Even small-scale growing can play a role in urban climate resilience. Vegetation helps reduce heat absorption in built environments, improves air quality, and assists with water management by slowing runoff during heavy rainfall.
Starting with simple, reliable crops using vegetable seeds allows households to engage with these benefits directly, without the need for complex infrastructure or specialist knowledge.
Designing spaces that support food growing
As sustainable architecture evolves, food production is increasingly being integrated into residential design. Raised beds, green roofs, vertical gardens, and shared courtyards are no longer niche ideas but emerging components of forward-thinking developments.
This integration reflects a broader design philosophy that prioritises multifunctional spaces. A garden is no longer purely aesthetic; it becomes productive. A balcony becomes a growing area. A rooftop becomes both insulation and a source of food.
Designing with food in mind encourages long-term thinking. Materials, light access, water management, and layout choices all influence how easily residents can grow food, making sustainability a practical, lived experience rather than an abstract goal.
Shifting cultural attitudes to food and consumption
Growing vegetables at home changes how people relate to food. It introduces an awareness of seasonality, effort, and natural limits that is often absent in modern consumption habits. When households grow even a small portion of their own produce, food waste tends to decrease and appreciation increases.
This shift has broader implications. Sustainable living relies not only on technology but on cultural change — a move towards valuing resources, reducing excess, and making informed choices. Home food growing reinforces these values daily, through observation rather than instruction.
Children raised in households where food is grown are more likely to understand where it comes from and how it is produced. This knowledge fosters long-term awareness that supports future sustainability efforts across generations.
Food security and resilience in uncertain futures
Climate change, geopolitical instability, and economic fluctuations have highlighted vulnerabilities in global food systems. While individual households cannot solve these challenges alone, small-scale growing contributes to resilience.
Home-grown vegetables provide a degree of food security, particularly during periods of disruption or rising costs. Even modest harvests can supplement diets, reduce reliance on external supply chains, and offer reassurance during uncertain times.
From a future-facing perspective, resilience is as important as efficiency. Systems that allow flexibility, local adaptation, and self-sufficiency are better equipped to withstand change. Domestic food growing aligns closely with these principles.
Accessibility and inclusivity in sustainable living
One of the strengths of home-grown food as a sustainability practice is its accessibility. It does not require advanced technology, large budgets, or extensive land. Vegetables can be grown in containers, window boxes, community plots, or shared gardens, making participation possible across a wide range of living situations.
This inclusivity matters. Sustainable living must be achievable at scale to be effective. Practices that are adaptable, low-cost, and easy to integrate into existing lifestyles are more likely to be adopted widely.
As awareness grows, local authorities, housing developers, and community organisations are increasingly recognising the role of shared growing spaces in supporting both environmental and social sustainability.

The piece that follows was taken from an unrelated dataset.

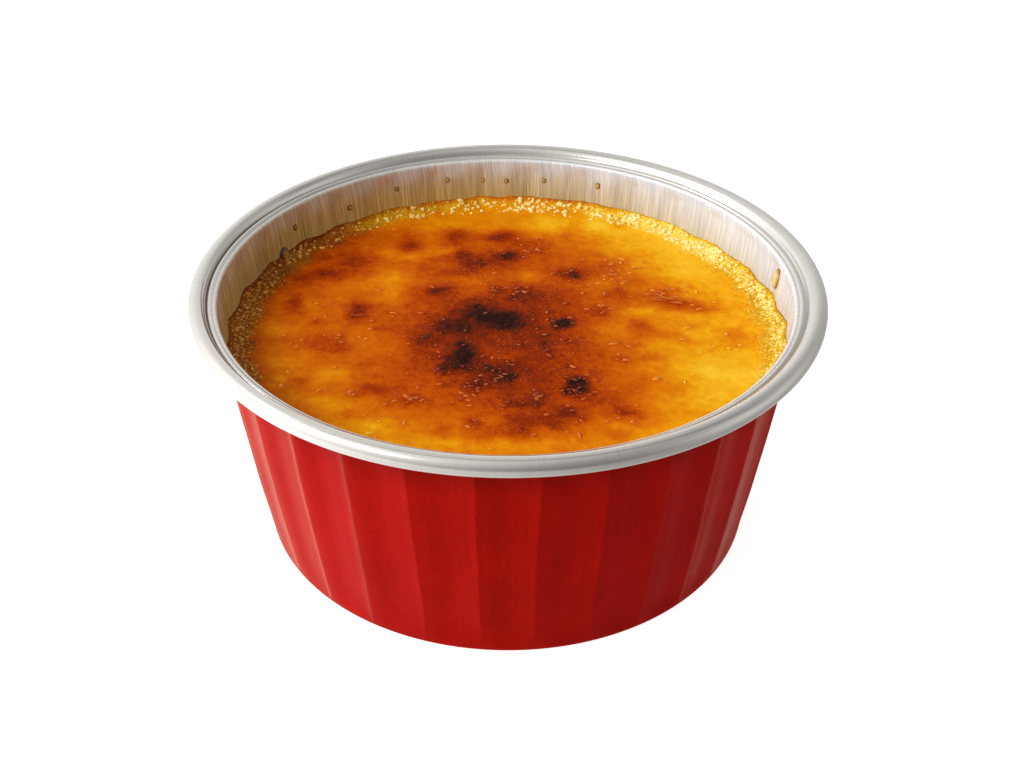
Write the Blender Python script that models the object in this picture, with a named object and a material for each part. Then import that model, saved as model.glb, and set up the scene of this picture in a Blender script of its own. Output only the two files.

From individual action to collective impact
While growing vegetables often begins as a personal or household choice, its influence extends outward. Neighbours share produce, seeds, and knowledge. Communities build connections around shared growing spaces. These social networks strengthen local resilience and encourage collective responsibility for the environment.
Over time, these small actions contribute to larger shifts in demand, design priorities, and policy considerations. When sustainable practices become part of everyday life, they influence expectations of how homes, cities, and systems should function.
Home-grown food exemplifies how future sustainable living does not rely solely on innovation at scale, but on rethinking everyday practices through an environmental lens.
Looking forward
The future of sustainable living will be shaped by a combination of global solutions and local action. While large infrastructure changes are essential, they must be supported by cultural shifts that redefine how people engage with resources.
Growing vegetables at home offers a practical, adaptable, and deeply human response to sustainability challenges. It reconnects people with natural systems, encourages thoughtful consumption, and embeds resilience into daily life.
As cities evolve and sustainability becomes an increasingly urgent priority, home-grown food stands as a reminder that meaningful change often begins at home — one seed, one plant, and one meal at a time.